TO DO> Reproduce, exactly and in full, only the lines below from the one containing "grown.push(roomOf(lock(item, GAP)));" through the one containing "bpy.context.scene.collection.objects.link(empty)".

▼▼▼

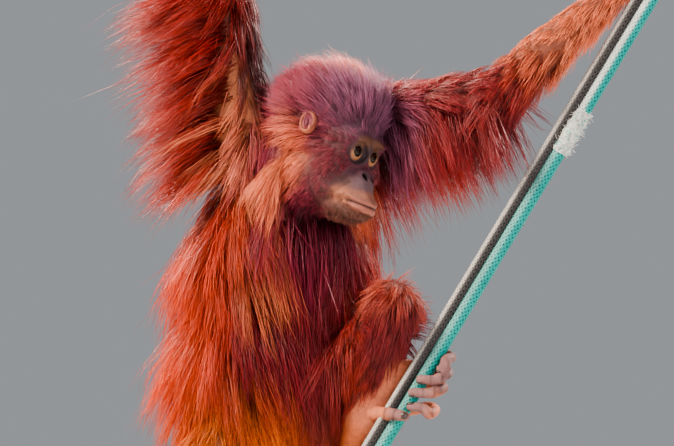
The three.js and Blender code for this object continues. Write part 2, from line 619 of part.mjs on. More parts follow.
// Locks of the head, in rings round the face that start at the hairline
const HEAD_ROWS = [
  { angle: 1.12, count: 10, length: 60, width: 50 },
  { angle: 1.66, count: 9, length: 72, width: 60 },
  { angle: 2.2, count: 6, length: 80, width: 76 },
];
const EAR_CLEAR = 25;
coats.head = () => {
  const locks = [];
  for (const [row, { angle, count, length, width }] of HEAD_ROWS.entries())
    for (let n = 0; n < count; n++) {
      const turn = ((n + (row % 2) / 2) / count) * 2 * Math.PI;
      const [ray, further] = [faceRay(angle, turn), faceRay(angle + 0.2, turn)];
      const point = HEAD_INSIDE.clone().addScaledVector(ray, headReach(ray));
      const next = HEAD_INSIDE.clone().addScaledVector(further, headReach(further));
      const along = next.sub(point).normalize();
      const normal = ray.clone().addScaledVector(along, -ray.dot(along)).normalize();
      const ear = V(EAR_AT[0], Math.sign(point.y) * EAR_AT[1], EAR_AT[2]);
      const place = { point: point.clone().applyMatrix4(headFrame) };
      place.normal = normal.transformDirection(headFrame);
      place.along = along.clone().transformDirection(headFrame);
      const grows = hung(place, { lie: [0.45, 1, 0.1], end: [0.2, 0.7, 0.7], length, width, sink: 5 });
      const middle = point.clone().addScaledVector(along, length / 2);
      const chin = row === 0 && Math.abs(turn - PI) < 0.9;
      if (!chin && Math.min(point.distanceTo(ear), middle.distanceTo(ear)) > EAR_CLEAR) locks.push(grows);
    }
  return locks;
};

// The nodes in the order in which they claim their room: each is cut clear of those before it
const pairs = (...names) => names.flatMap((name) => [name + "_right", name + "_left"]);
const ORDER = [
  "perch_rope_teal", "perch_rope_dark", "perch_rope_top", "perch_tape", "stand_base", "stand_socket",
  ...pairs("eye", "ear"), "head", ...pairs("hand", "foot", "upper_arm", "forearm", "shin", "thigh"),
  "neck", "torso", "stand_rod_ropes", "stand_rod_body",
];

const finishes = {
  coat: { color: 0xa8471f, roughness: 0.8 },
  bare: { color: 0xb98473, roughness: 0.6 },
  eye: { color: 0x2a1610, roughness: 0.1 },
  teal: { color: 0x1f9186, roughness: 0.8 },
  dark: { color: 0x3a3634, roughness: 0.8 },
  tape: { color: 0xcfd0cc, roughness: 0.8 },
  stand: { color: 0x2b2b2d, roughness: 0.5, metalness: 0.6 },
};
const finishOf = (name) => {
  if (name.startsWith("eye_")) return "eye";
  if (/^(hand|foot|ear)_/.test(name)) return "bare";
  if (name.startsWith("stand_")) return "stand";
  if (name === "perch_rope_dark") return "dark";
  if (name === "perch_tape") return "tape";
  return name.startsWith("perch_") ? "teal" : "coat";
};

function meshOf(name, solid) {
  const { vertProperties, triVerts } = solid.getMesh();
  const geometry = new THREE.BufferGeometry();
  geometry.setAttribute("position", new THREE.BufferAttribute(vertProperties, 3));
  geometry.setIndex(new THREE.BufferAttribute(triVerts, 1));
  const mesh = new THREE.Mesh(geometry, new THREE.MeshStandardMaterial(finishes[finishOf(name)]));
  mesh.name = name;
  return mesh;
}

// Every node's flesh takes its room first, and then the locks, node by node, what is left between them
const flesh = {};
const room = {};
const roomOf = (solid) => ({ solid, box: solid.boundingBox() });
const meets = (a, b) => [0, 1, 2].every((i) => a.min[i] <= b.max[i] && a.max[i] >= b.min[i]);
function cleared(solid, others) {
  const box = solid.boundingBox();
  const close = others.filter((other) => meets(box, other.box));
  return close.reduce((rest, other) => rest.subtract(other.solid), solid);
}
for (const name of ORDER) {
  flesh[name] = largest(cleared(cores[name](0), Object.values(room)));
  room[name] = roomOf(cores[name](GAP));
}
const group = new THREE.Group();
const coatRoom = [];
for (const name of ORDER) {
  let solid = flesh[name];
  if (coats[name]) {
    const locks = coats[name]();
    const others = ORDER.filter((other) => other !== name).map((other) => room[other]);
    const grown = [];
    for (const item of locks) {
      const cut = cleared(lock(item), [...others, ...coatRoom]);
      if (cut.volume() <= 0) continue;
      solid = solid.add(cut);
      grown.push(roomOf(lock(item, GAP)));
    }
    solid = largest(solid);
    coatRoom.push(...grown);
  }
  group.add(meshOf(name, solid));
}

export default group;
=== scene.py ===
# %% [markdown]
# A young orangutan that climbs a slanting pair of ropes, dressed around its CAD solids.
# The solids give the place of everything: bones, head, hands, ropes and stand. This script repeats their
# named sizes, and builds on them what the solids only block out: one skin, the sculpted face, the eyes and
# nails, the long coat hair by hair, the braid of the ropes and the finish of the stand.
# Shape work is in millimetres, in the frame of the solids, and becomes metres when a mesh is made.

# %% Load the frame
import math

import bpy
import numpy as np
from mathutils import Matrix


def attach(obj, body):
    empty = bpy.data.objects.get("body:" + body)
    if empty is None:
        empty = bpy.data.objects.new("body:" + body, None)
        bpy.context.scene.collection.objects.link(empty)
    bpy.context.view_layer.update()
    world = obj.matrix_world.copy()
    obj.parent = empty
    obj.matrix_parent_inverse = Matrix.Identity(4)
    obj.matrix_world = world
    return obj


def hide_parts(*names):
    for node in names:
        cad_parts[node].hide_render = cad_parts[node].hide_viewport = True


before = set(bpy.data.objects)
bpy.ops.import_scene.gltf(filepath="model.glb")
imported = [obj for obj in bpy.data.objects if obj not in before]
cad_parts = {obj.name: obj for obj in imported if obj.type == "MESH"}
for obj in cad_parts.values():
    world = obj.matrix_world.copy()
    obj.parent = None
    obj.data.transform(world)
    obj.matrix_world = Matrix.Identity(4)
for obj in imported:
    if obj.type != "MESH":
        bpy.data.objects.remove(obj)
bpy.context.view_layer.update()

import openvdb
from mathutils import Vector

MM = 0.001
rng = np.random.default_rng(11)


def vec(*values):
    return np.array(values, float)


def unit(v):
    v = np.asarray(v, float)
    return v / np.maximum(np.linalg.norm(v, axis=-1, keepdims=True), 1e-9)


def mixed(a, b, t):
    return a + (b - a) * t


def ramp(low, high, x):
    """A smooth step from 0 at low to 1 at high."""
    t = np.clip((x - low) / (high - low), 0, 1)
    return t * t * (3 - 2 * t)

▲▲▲

EXERCISE RESPONSE>
      grown.push(roomOf(lock(item, GAP)));
    }
    solid = largest(solid);
    coatRoom.push(...grown);
  }
  group.add(meshOf(name, solid));
}

export default group;
=== scene.py ===
# %% [markdown]
# A young orangutan that climbs a slanting pair of ropes, dressed around its CAD solids.
# The solids give the place of everything: bones, head, hands, ropes and stand. This script repeats their
# named sizes, and builds on them what the solids only block out: one skin, the sculpted face, the eyes and
# nails, the long coat hair by hair, the braid of the ropes and the finish of the stand.
# Shape work is in millimetres, in the frame of the solids, and becomes metres when a mesh is made.

# %% Load the frame
import math

import bpy
import numpy as np
from mathutils import Matrix


def attach(obj, body):
    empty = bpy.data.objects.get("body:" + body)
    if empty is None:
        empty = bpy.data.objects.new("body:" + body, None)
        bpy.context.scene.collection.objects.link(empty)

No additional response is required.